Орион пожал плечами, а Нефорис продолжала:
— Железную дверь отворили, очевидно, подобранным ключом или отмычкой, потому что ковер был завернут небрежно, а когда мы его развернули, оказалось, что в нем недостает крупного смарагда.
— Какая дерзкая кража! — в негодовании вскричал Орион.
— Это просто невероятно, — прибавил мукаукас, приподнимаясь на подушках.
С ним опять начинался нервный припадок. Он думал, что Господь отвергает его жертву, или сатана хочет помешать ему исполнить священный обет.
— Здесь, конечно, совершилось преступление, — продолжал взволнованный Георгий. — Гнусное дело будет расследовано, и — клянусь именем Христа, которому предназначался ковер — я не успокоюсь до тех пор, пока не отыщу злодея!
— Во имя Аллаха и его пророка, — прибавил араб, — я обещаю помогать тебе, хотя бы мне пришлось обратиться за помощью к Амру — наместнику высокого халифа в этой стране. У вас в доме были произнесены слова, которых я не могу и не должен забыть, так же как и твой намек, молодой человек.

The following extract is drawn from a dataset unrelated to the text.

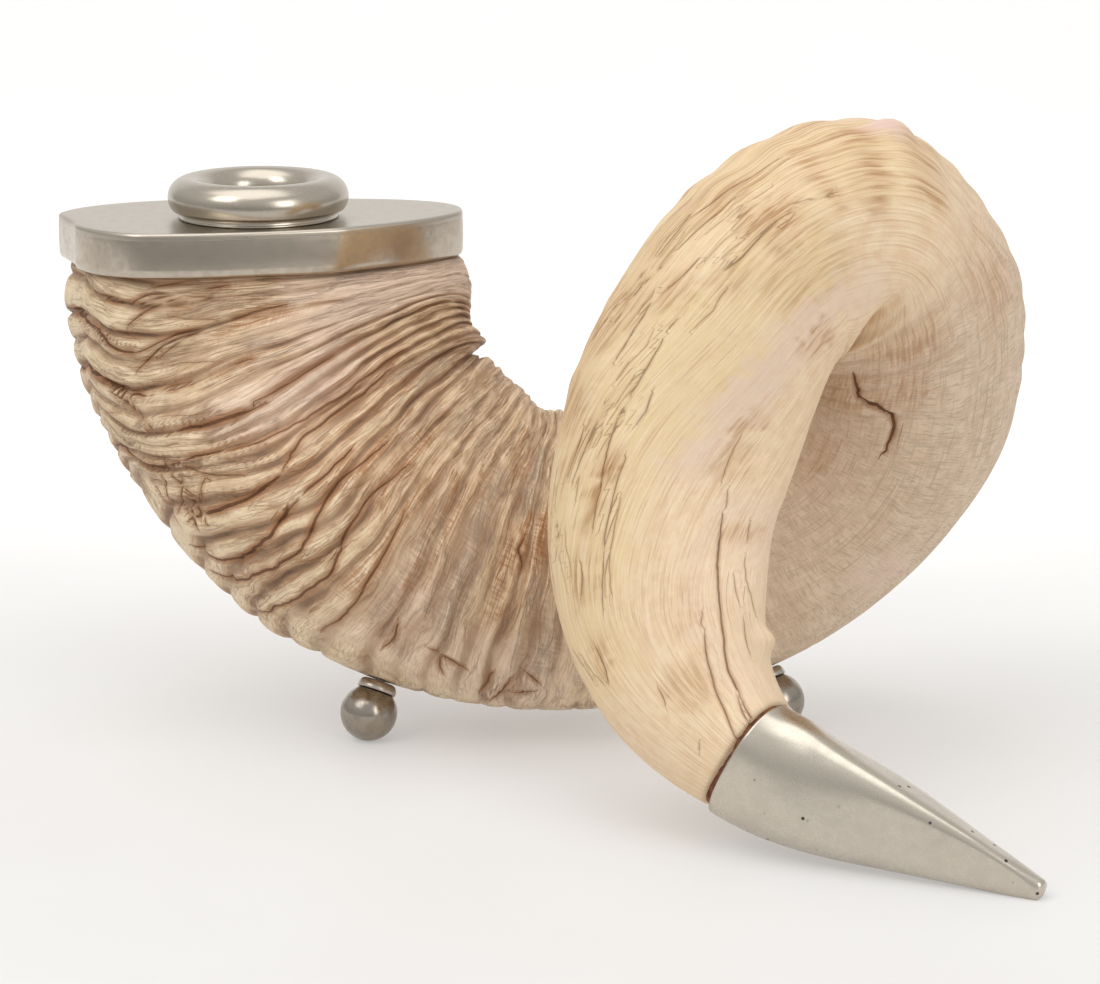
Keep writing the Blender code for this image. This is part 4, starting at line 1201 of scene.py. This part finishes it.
def build_ferrule():
    t = np.concatenate([np.linspace(RIM, RIM + 6.0, 12),
                        np.linspace(RIM + 7.0, LENGTH - 1.0, 110)])
    out, side = ferrule_half(t)
    share = (t - RIM) / (LENGTH - RIM)
    corner = FERRULE_ROUND - 0.02 * share
    rings = ring_points(t, out, side, corner, 144)
    rings = rings + ferrule_ridge(rings, t)
    t_in = np.linspace(RIM + HORN_IN_FERRULE + 1.0, RIM + 0.3, 12)
    out_in, side_in = ferrule_half(t_in)
    inner = ring_points(t_in, out_in - FERRULE_WALL, side_in - FERRULE_WALL, FERRULE_ROUND, 144)
    edge = ring_points([RIM - 0.12, RIM - 0.12], np.array([out[0] - 0.7, out[0] - 0.3]),
                    np.array([side[0] - 0.7, side[0] - 0.3]), FERRULE_ROUND, 144)
    end = ring_points([LENGTH - 0.3, LENGTH], np.array([2.35, 1.3]), np.array([2.35, 1.3]), 0.05,
                      144)
    rings = np.concatenate([inner, edge, rings, end])
    rings[..., 2] = np.maximum(rings[..., 2], 0.03)
    place(grid_mesh("tip_ferrule", rings, 0, FERRULE_METAL), "tip_cap", "nickel_satin")


def build_bedding():
    """Crumbly brown bedding that has oozed out between the horn and the ferrule."""
    count = 180
    angle = np.linspace(0.0, 1.0, count, endpoint=False)
    proud = 0.75 + 0.8 * cloud(np.zeros(count), angle, 5.0, 9, 201) + 0.4 * cloud(
        np.zeros(count), angle, 5.0, 40, 203, 2)
    degrees = half_turn(angle * 360.0)
    for at, wide, more in ((-160.0, 22.0, 2.6), (-18.0, 22.0, 2.4)):
        proud = proud + more * hill(half_turn(degrees - at), wide)
    proud = np.clip(proud, 0.15, 3.6)
    rings = []
    for depth, inset, lump in ((BEDDING_DEPTH, 1.3, 0.0), (0.4, 1.35, 0.0), (-0.35, 1.35, 0.4),
                               (-0.75, 1.6, 0.8),
                               (-0.9, 1.95, 1.0), (-0.75, 2.6, 0.9), (0.0, 3.1, 0.2),
                               (BEDDING_DEPTH, 1.9, 0.0)):
        t = RIM + depth
        base_out, base_side = ferrule_half(t)
        ring = ring_points(t, base_out - inset, base_side - inset, FERRULE_ROUND, count)[0]
        ahead = frames_at(np.array([t]))[3][0]
        rings.append(ring - ahead * (proud * lump)[:, None])
    place(grid_mesh("tip_bedding", rings, 0, BEDDING, closed=True), "tip_adhesive",
          "bedding_brown")


BALL_RADIUS = 8.0
BALL_FLAT = 2.0          # radius of the flat that the ball stands on


def build_feet():
    for label in ("front", "rear"):
        low, high = (np.array(c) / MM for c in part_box("foot_ball_" + label))
        centre = np.array([(low[0] + high[0]) / 2.0, (low[1] + high[1]) / 2.0,
                           high[2] - BALL_RADIUS])
        pad_low, pad_high = (np.array(c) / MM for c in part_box("foot_pad_" + label))
        up = (pad_low + pad_high) / 2.0 - centre
        bottom = -math.degrees(math.acos(BALL_FLAT / BALL_RADIUS))
        floor = -centre[2] + 0.01
        profile = [(0.0, BALL_RADIUS)] + arc((0.0, 0.0), BALL_RADIUS, 88.0, bottom, 44)
        profile += [(1.7, floor), (0.0, floor)]
        lathe("ball_" + label, profile, centre, (0, 0, 1), DARK, "foot_ball_" + label,
              "nickel_dark", 80)
        collar = [(0.9, 8.1), (3.2, 7.55), (4.7, 6.7), (5.2, 6.35), (5.5, 6.45), (5.6, 6.8),
                  (5.5, 7.6), (5.2, 8.4), (4.8, 8.9), (4.2, 9.2), (0.9, 9.5)]
        lathe("saucer_" + label, collar, centre, up, PAD, "foot_pad_" + label, "nickel_satin",
              72, True)


build_horn()
build_cap()
build_candle_holder()
build_ferrule()
build_bedding()
build_feet()
for node, mat in (("mouth_plug", PLUG), ("foot_stud_front", STEEL), ("foot_stud_rear", STEEL)):
    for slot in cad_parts[node].material_slots:
        slot.material = mat


# ----------------------------------------------------------------------------------- stage
def build_floor():
    """A pale table that ends in front of the object and rises far behind it."""
    front, back, rise, half = -0.42, 1.3, 1.6, 1.8
    profile = [(y, 0.0) for y in np.linspace(front, back, 24)]
    bend = 0.5
    profile += [(back + bend * math.sin(a), bend - bend * math.cos(a))
                for a in np.linspace(0.1, math.pi / 2, 14)]
    profile.append((back + bend, rise))
    verts = [(x, y, z) for y, z in profile for x in (-half, half)]
    faces = [(2 * k, 2 * k + 1, 2 * k + 3, 2 * k + 2) for k in range(len(profile) - 1)]
    data = bpy.data.meshes.new("floor")
    data.from_pydata(verts, [], faces)
    for face in data.polygons:
        face.use_smooth = True
    w = Material("floor_paper", 0.6, 0.0, 0.2)
    here = w.here()
    w.colour(w.mix(w.ramp(w.noise(here, 0.01), 0.3, 0.7), tone(186, 184, 182),
                   tone(189, 188, 186)))
    # painted light: the floor glows, more further back, which lifts the shadows that fall on it
    glow = w.ramp(w.split(here)[1], 40.0, 420.0, 0.32, 0.55)
    w.put(w.shader.inputs["Emission Color"], (1.0, 1.0, 1.0, 1.0))
    w.put(w.shader.inputs["Emission Strength"], glow)
    data.materials.append(w.mat)
    floor = bpy.data.objects.new("floor", data)
    bpy.context.scene.collection.objects.link(floor)


def softbox(name, at, aim, size, power):
    data = bpy.data.lights.new(name, "AREA")
    data.shape = "RECTANGLE"
    data.size, data.size_y = size
    data.energy = power
    obj = bpy.data.objects.new(name, data)
    obj.location = at
    obj.rotation_euler = (Vector(aim) - Vector(at)).to_track_quat("-Z", "Y").to_euler()
    bpy.context.scene.collection.objects.link(obj)


def build_studio():
    world = bpy.data.worlds.new("studio")
    bpy.context.scene.world = world
    world.use_nodes = True
    nodes = Nodes(world.node_tree)
    height = nodes.split(nodes.node("ShaderNodeTexCoord").outputs["Generated"])[2]
    background = nodes.tree.nodes["Background"]
    nodes.put(background.inputs["Color"], (1.0, 0.99, 0.975, 1.0))
    nodes.put(background.inputs["Strength"], nodes.ramp(height, -0.35, 0.5, 0.3, 0.7))
    softbox("soft_top", (-0.15, -0.1, 1.35), (0.0, 0.0, 0.1), (1.4, 1.1), 6.2)
    softbox("soft_left", (-0.9, -0.7, 1.2), (0.0, 0.0, 0.12), (0.7, 0.7), 4.8)
    softbox("soft_right", (0.85, -1.05, 0.6), (0.05, 0.0, 0.1), (0.6, 0.8), 4.4)


LENS = 111.27                                # mm, on a 36 mm wide sensor
CAMERA_AT = (0.00455, -0.88643, 0.2931)      # metres
CAMERA_TILT = 76.4                           # degrees up from looking straight down


def build_camera():
    data = bpy.data.cameras.new("photo_view")
    data.sensor_fit = "HORIZONTAL"
    data.sensor_width = 36.0
    data.lens = LENS
    data.clip_start = 0.05
    data.clip_end = 20.0
    camera = bpy.data.objects.new("photo_view", data)
    camera.location = CAMERA_AT
    camera.rotation_euler = (math.radians(CAMERA_TILT), 0.0, 0.0)
    bpy.context.scene.collection.objects.link(camera)
    bpy.context.scene.camera = camera


build_floor()
build_studio()
build_camera()
bpy.context.scene.view_settings.view_transform = "Standard"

Про меня сказали, что я пришил к ковру поддельный камень необыкновенной величины, а потом велел его украсть из опасения, что мой обман обнаружится, когда ювелир будет рассматривать драгоценности при дневном свете. Такой обиды нельзя простить. Я человек честный, почтенные господа, и скажу прямо — человек богатый. Мое имя никогда не было запятнано, и кто решится оклеветать меня в преклонные годы, тому я докажу, что старый Гашим имеет друзей более влиятельных, чем вы думаете!

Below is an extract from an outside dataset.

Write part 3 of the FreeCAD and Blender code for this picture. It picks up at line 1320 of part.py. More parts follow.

Кроткие глаза араба наполнились слезами. Несправедливая обида глубоко уязвила его, но все-таки ему было тяжело объясняться так резко в присутствии больного мукаукаса, который внушал старику почтение и жалость. Однако несмотря на природную мягкость тон его речи доказывал, что он сумеет постоять за себя.
— Кто осмелился приписать тебе подобную низость? — с живостью воскликнул испуганный Орион.
— К сожалению, твоя родная мать, — отвечал мусульманин с грустью и досадой, поднимая плечи по привычке, свойственной народам Востока.
— Не сердись на нее, — сказал мукаукас. — Известно, что женщины обладают более сострадательным сердцем, чем мужчины, но это не мешает им, однако, необдуманно злословить и высказывать подозрительность, особенно к иноверцам. Зато женщины восприимчивее ко всему доброму. У них волос долог, да ум короток, гласит пословица.
— Мужчины всегда готовы осудить нас, — возразила Нефорис, — но я покорно снесу заслуженный упрек! — И она принялась заботливо поправлять подушки больного и дала ему лекарство.
— Еще раз прошу у тебя прощения, почтенный Гашим, — продолжала матрона, — прости же меня вполне искренно, от всего сердца, потому что я сознаю свою вину!